If you’re a writer, are you reading? If you’re a painter, are you going to museums or checking out other’s work? Of course, it doesn’t have to be about what others in your field are doing, it can go deeper. Are you taking in the world around you? Are you listening? Are you paying attention? Are you aware? Taking (mental) notes? Processing that input and transforming it into your creative output?
One might argue that artists can create from nothing. To whip up a story or a painting out of thin air. But of course, energy doesn’t disappear nor is it created. It just transforms. It was something and you change it into something else. That’s all that’s happening.

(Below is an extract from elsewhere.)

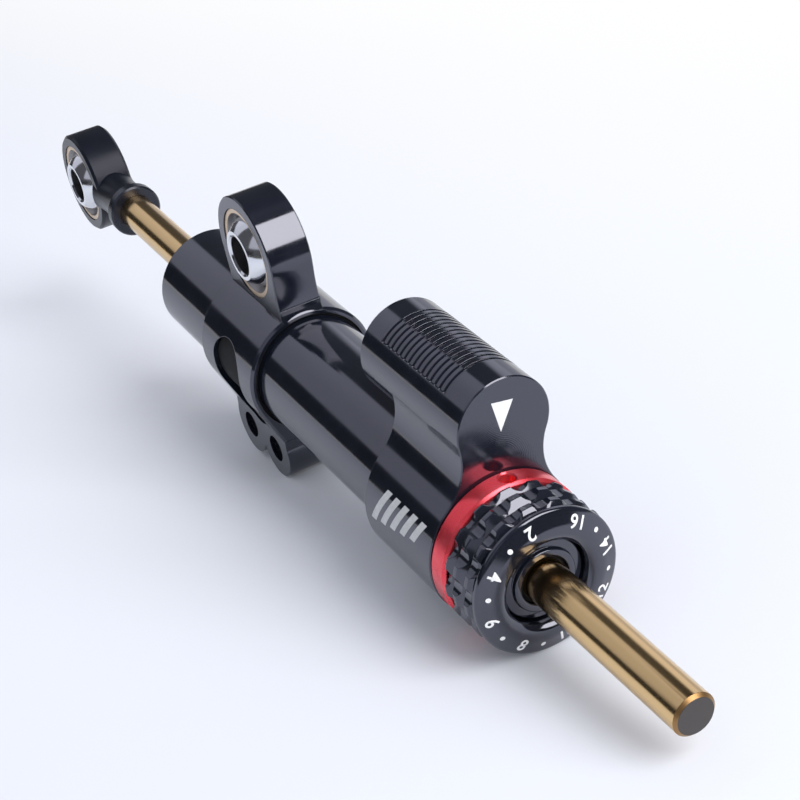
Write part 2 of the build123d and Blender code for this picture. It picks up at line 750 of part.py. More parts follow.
# Two external circlips, one on each side of the piston
with BuildPart() as piston_clips:
    for clip_start_x in (piston_rear_x - clip_thickness, piston_front_x):
        with BuildSketch(across(clip_start_x)):
            Circle(clip_outer_r)
            Circle(clip_groove_r + seat_gap, mode=Mode.SUBTRACT)
            with Locations((0, -clip_outer_r)):
                Rectangle(clip_mouth, clip_outer_r, mode=Mode.SUBTRACT)
        extrude(amount=clip_thickness)
save(piston_clips, "piston_clips")

# Split clamp: sleeve, eye lug with a flared foot, side windows and two pairs of ears
clamp_length = clamp_front_x - clamp_rear_x
clamp_mid_x = (clamp_front_x + clamp_rear_x) / 2
lug_flare_x = sqrt(lug_r ** 2 - lug_flare_rise ** 2)
flare_front_x = clamp_front_x - sleeve_edge_break
flare_rear_x = clamp_rear_x + sleeve_edge_break
ear_top_reach = sqrt(ear_face_y ** 2 + ear_top_drop ** 2)
flank_turn = atan2(ear_face_y, -ear_top_drop) - acos(sleeve_r / ear_top_reach)
flank_y = sleeve_r * sin(flank_turn)
flank_z = sleeve_r * cos(flank_turn)
with BuildPart() as clamp:
    with BuildSketch(across(clamp_rear_x)):
        Circle(sleeve_r)
        Polygon(
            (-flank_y, flank_z),
            (-ear_face_y, -ear_top_drop),
            (ear_face_y, -ear_top_drop),
            (flank_y, flank_z),
            align=None,
        )
    extrude(amount=clamp_length)
    chamfer(clamp.faces().sort_by(Axis.X)[-1].edges(), sleeve_edge_break)
    chamfer(clamp.faces().sort_by(Axis.X)[0].edges(), sleeve_edge_break)
    with BuildSketch(Plane.XY):
        lug_half = bearing_housing_width / 2
        Polygon(
            (0, -lug_half),
            (lug_r - lug_edge_break, -lug_half),
            (lug_r, lug_edge_break - lug_half),
            (lug_r, lug_half - lug_edge_break),
            (lug_r - lug_edge_break, lug_half),
            (0, lug_half),
            align=None,
        )
    revolve(axis=Axis.Y)
    with BuildSketch(Plane.XZ):
        with BuildLine():
            Line((-lug_flare_x, -lug_flare_rise), (lug_flare_x, -lug_flare_rise))
            Spline(
                (lug_flare_x, -lug_flare_rise),
                (flare_front_x, lug_flare_end_z),
                tangents=((-lug_flare_rise, -lug_flare_x), (lug_flare_x, -lug_flare_rise)),
            )
            Line((flare_front_x, lug_flare_end_z), (flare_front_x, axis_z))
            Line((flare_front_x, axis_z), (flare_rear_x, axis_z))
            Line((flare_rear_x, axis_z), (flare_rear_x, lug_flare_end_z))
            Line((flare_rear_x, lug_flare_end_z), (-lug_flare_x, -lug_flare_rise))
        make_face()
    extrude(amount=lug_half, both=True)
    with BuildSketch(Plane.XZ.offset(-ear_face_y)):
        with Locations((clamp_mid_x, axis_z - screw_drop)):
            with GridLocations(screw_spacing, 0, 2, 1):
                Circle(ear_lobe_r)
        with Locations((clamp_mid_x, axis_z - screw_drop + ear_lobe_r)):
            Rectangle(clamp_length - 2 * sleeve_edge_break, 2 * ear_lobe_r)
    extrude(amount=2 * ear_face_y)
    with BuildSketch(across(clamp_rear_x)):
        Circle(liner_r + seat_gap)
        with Locations((0, -sleeve_r)):
            Rectangle(ear_gap, 2 * sleeve_r)
    extrude(amount=clamp_length, mode=Mode.SUBTRACT)
    with BuildSketch(Plane.XZ):
        Circle(race_r + seat_gap)
    extrude(amount=bearing_housing_width, both=True, mode=Mode.SUBTRACT)
    for side_plane in (Plane.XZ.offset(window_floor_y), Plane.XZ.offset(-2 * sleeve_r)):
        with BuildSketch(side_plane):
            with Locations((clamp_mid_x, axis_z + (window_top_z + window_bottom_z) / 2)):
                SlotOverall(window_top_z - window_bottom_z, window_width, rotation=90)
        extrude(amount=2 * sleeve_r - window_floor_y, mode=Mode.SUBTRACT)
    with BuildSketch(Plane.XZ.offset(ear_face_y)):
        with Locations((clamp_mid_x, axis_z - screw_drop)):
            with GridLocations(screw_spacing, 0, 2, 1):
                Circle(screw_head_r + spring_gap)
    extrude(amount=-screw_recess - screw_head_height, mode=Mode.SUBTRACT)
    with BuildSketch(Plane.XZ.offset(ear_face_y)):
        with Locations((clamp_mid_x, axis_z - screw_drop)):
            with GridLocations(screw_spacing, 0, 2, 1):
                Circle(screw_shank_r + seat_gap)
    extrude(amount=-2 * ear_face_y, mode=Mode.SUBTRACT)
save(clamp, "clamp")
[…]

I write this today as for the past week or so I haven’t had my regular input of creative foundation. My podcasts, my courses, books, posts, articles and conversation. I notice that I’m scraping the bottom of the barrel for new content. Sure, it’s a big barrel and there are lots of goodies stuck to the nooks and crannies, but I’m missing the constant in and out flow.
How much input do you need for the right amount of output? Is is 50/50? Does it matter? Do you notice when you have more (or less) input? Does it affect the quality (or quantity) of your work?